It's a pity that we don't pay attention more to what was written in the past about IT. Not only do you realise that we keep making the same mistakes despite the changing technology, you come across interesting ideas that can change the way you perceive today's industry.

Wednesday, October 24, 2007

The Myth of BI for the Masses

Glenn Alsup over at the Viewmark Blog has a great post on how it's next to impossible to properly satisfy all user needs with a single analytics tool/data warehouse. I've blogged on this theme before, but it's worth hammering home time and again, since it's diametrically opposed to what the vendors want you to think. The problem with BI is knowing the information requirements prior to users using the system. Given the role of BI is to support decision making, people don't know what they need until they start to work through the issues - the very thing the BI system is supposed to support. No data warehouse design, however big, is ever going to be able to anticipate the specific information requirements needed by a decision-maker, especially if the decision is a strategic one (the real sweet-spot for BI).

My personal view is that it's better to spend money on a team with some great analytical skills than a software solution that ends up as a glorified enterprise reporting tool. In many decision situations, small-scale, non-permanent 'ephemeral' systems (so-called 'personal DSS') thrown together to answer specific questions are more useful than multi-million dollar BI systems. But then that doesn't sell software licenses, consulting or support contracts.

BI Marketers are eevil.
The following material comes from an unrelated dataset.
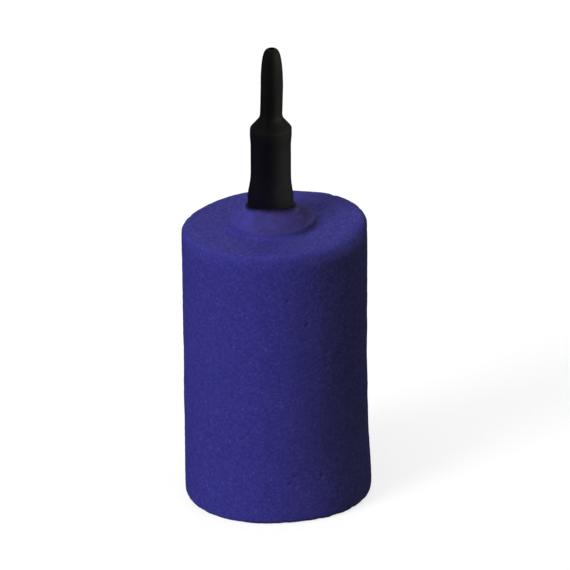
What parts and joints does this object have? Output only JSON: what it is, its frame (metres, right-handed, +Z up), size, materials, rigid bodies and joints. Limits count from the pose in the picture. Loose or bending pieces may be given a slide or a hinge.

As in fruuuuits of the deveeeil.

Just received via spam from a well known vendor:

Markets Demand Accurate Forecasts - Learn how to improve your forecasts by a minimum 50%

If I'm likely to fall for a line like that, I'd be better off doing a basic stats course to improve my forecasting accuracy. It's silly statements like this that give BI vendors the reputation they have today. Shame on you.

Tuesday, October 23, 2007

CRM: Seeing things from other people's perspectives.

We've just finished teaching for the semester here at Monash, and one of the subjects I taught was a Masters level unit on customer relationship management. As part of teaching the unit, I created a blog, which I've just switched off, but thought this post was worth saving, and relevant to this blog here. It was originally posted on the 2nd of August, 2007, and appears slightly edited (for context) here.

Sometimes we lose sight of the point of our business initiatives, failing to put ourselves in the shoes of stakeholders like customers (or users, in the case of BI).

Fournier, S., Dobscha, S. & Mick, D.G. (1998) Preventing the Premature Death of Relationship Marketing, Harvard Business Review, Jan/Feb98, V. 76, I. 1, pp. 42-51

I came across the HBR article above today and was struck by its relevance to the Barry Schwartz video below* (and the one viewed in this week's seminar). Although it's a bit old now (nearly 10 years), the article talks about how the idea of relationship marketing (the underpinning of CRM) is often subverted by the very activities marketers engage in to fulfil it. The relevance of Schwartz's idea of the paradox of choice to CRM is that it raises doubts about this ideal of the one-to-one relationship between a customer and a company. The article above builds on this theme very nicely. From the article:

Every company wants the rewards of long-term, committed partnerships. But people maintain literally hundreds of one-to-one relationships in their personal lives - with spouses, co-workers, casual acquaintances. And clearly, only a hadnful of them are of a close and committed nature. How can we expect people to do anymore in their lives as consumers?

"It's overkill," said one woman we interviewed, referencing the number of advances from companies wanting to initiate or improve their relationship with her. "One is more meaningless than the next."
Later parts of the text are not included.